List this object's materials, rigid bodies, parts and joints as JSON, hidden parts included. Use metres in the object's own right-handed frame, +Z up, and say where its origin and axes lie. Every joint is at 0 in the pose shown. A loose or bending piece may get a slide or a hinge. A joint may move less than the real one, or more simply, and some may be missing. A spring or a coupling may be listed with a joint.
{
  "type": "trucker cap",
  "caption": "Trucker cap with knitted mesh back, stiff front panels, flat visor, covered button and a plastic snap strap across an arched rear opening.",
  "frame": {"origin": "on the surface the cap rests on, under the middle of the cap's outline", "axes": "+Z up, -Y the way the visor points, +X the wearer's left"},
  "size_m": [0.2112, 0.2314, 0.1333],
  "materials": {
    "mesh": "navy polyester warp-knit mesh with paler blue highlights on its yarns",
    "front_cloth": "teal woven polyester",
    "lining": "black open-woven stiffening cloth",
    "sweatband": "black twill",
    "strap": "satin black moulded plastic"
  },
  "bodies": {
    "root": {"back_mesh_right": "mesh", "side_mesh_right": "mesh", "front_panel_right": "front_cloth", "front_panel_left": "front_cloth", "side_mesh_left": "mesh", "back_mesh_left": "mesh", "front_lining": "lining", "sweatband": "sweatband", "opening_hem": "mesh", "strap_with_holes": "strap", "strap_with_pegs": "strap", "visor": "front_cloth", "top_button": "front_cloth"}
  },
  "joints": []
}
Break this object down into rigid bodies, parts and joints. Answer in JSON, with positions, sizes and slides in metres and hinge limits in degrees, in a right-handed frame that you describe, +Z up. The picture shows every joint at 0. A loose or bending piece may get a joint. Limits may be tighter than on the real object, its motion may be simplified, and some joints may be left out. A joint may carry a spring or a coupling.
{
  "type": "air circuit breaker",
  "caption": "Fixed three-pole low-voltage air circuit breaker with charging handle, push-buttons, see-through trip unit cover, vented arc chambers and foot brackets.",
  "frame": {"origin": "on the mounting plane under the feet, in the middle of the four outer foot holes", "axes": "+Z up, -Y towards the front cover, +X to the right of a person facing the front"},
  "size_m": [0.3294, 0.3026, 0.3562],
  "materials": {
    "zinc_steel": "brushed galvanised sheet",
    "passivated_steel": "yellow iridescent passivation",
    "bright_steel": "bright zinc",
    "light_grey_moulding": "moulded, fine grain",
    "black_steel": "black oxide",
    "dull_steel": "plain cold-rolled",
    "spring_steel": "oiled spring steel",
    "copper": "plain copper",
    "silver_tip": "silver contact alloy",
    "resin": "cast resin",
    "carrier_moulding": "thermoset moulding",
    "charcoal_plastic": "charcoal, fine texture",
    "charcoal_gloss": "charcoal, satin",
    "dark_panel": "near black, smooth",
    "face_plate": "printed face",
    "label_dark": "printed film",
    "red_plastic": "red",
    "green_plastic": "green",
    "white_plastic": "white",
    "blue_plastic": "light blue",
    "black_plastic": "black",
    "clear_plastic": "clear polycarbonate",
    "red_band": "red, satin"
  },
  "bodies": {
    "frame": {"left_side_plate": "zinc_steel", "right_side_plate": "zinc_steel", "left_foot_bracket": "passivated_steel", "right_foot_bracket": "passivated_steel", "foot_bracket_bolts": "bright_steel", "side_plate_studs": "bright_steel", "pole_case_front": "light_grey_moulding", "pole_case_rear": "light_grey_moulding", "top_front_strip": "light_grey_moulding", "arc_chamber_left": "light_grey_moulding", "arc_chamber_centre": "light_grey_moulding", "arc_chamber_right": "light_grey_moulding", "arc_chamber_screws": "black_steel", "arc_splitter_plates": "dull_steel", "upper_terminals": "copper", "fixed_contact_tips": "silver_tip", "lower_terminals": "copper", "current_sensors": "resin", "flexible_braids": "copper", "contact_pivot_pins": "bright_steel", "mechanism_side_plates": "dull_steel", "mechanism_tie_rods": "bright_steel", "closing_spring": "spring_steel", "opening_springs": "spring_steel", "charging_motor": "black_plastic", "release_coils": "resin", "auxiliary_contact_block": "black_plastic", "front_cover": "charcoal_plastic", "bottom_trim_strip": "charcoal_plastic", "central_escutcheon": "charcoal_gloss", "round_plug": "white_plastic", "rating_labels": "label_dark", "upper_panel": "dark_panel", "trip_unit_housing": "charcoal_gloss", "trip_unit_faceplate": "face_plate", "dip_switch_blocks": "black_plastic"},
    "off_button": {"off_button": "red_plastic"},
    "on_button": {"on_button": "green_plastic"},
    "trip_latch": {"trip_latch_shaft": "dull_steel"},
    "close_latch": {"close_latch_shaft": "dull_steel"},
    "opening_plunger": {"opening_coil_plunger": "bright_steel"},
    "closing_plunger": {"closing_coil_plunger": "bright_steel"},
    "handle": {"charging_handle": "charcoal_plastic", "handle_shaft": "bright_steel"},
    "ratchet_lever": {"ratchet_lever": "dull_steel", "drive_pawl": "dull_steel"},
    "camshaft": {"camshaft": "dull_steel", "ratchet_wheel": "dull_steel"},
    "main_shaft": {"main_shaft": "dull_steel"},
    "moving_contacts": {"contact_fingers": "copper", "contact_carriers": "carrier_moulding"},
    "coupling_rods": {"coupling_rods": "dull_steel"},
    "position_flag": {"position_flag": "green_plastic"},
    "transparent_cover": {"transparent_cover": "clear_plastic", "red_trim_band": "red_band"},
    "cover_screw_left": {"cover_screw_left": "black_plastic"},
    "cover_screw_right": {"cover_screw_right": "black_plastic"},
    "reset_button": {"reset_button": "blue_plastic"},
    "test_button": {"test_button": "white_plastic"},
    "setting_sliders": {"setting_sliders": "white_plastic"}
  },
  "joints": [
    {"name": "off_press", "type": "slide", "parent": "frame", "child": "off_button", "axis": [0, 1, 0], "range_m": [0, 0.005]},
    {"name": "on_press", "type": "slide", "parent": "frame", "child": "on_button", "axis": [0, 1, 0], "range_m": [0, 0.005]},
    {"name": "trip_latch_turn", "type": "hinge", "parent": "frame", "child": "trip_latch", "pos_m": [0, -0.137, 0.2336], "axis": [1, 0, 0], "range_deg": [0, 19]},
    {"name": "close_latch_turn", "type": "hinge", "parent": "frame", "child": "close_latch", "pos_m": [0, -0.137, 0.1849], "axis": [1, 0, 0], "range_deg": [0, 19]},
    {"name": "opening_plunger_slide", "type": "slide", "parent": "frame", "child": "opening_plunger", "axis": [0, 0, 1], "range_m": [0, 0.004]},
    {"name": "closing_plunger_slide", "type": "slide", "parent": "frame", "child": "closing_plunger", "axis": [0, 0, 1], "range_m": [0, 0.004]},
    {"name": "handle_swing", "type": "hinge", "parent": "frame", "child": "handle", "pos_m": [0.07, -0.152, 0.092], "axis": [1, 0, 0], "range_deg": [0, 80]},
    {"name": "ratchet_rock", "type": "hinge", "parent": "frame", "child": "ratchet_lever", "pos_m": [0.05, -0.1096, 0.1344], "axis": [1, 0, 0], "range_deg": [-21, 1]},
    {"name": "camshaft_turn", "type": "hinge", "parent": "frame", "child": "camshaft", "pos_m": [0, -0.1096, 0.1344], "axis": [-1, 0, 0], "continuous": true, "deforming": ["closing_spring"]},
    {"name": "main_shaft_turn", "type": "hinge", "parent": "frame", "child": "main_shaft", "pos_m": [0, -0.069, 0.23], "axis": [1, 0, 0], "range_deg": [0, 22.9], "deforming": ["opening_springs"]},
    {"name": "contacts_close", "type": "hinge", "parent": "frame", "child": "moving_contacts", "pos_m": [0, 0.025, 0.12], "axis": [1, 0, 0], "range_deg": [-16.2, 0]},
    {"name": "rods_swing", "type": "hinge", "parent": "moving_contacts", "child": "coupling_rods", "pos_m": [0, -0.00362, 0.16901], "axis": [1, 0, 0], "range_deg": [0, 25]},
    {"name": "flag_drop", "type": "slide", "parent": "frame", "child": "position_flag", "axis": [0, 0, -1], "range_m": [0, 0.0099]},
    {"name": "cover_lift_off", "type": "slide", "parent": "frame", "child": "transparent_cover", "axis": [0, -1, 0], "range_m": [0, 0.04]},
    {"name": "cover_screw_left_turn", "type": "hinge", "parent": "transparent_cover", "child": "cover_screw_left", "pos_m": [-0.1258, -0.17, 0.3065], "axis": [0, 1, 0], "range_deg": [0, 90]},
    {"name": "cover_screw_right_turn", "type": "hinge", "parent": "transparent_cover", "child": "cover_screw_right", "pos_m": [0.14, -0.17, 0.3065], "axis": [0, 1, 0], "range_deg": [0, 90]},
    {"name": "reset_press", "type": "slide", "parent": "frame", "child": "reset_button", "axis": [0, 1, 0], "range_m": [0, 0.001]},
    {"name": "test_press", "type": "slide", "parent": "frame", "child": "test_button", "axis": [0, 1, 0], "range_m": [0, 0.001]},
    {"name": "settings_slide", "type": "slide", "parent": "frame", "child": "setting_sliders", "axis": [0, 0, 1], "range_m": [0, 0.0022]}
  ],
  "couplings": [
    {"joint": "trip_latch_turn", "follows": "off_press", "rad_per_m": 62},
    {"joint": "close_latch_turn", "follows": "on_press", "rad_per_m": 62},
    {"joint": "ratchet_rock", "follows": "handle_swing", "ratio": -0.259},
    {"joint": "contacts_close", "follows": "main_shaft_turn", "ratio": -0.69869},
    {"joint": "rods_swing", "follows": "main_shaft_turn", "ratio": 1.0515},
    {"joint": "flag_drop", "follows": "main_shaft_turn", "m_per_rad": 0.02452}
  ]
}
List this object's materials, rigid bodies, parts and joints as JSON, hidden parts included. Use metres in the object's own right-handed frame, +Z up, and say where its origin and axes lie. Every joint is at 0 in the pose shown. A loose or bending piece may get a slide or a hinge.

→ **Problem**: Scan the listing above and identify each line holding the string "axes"; copy every such line.

→ **Solution for this task**:
List this object's materials, rigid bodies, parts and joints as JSON, hidden parts included. Use metres in the object's own right-handed frame, +Z up, and say where its origin and axes lie. Every joint is at 0 in the pose shown. A loose or bending piece may get a slide or a hinge. A joint may move less than the real one, or more simply, and some may be missing. A spring or a coupling may be listed with a joint.
  "frame": {"origin": "on the surface the cap rests on, under the middle of the cap's outline", "axes": "+Z up, -Y the way the visor points, +X the wearer's left"},
  "frame": {"origin": "on the mounting plane under the feet, in the middle of the four outer foot holes", "axes": "+Z up, -Y towards the front cover, +X to the right of a person facing the front"},
List this object's materials, rigid bodies, parts and joints as JSON, hidden parts included. Use metres in the object's own right-handed frame, +Z up, and say where its origin and axes lie. Every joint is at 0 in the pose shown. A loose or bending piece may get a slide or a hinge.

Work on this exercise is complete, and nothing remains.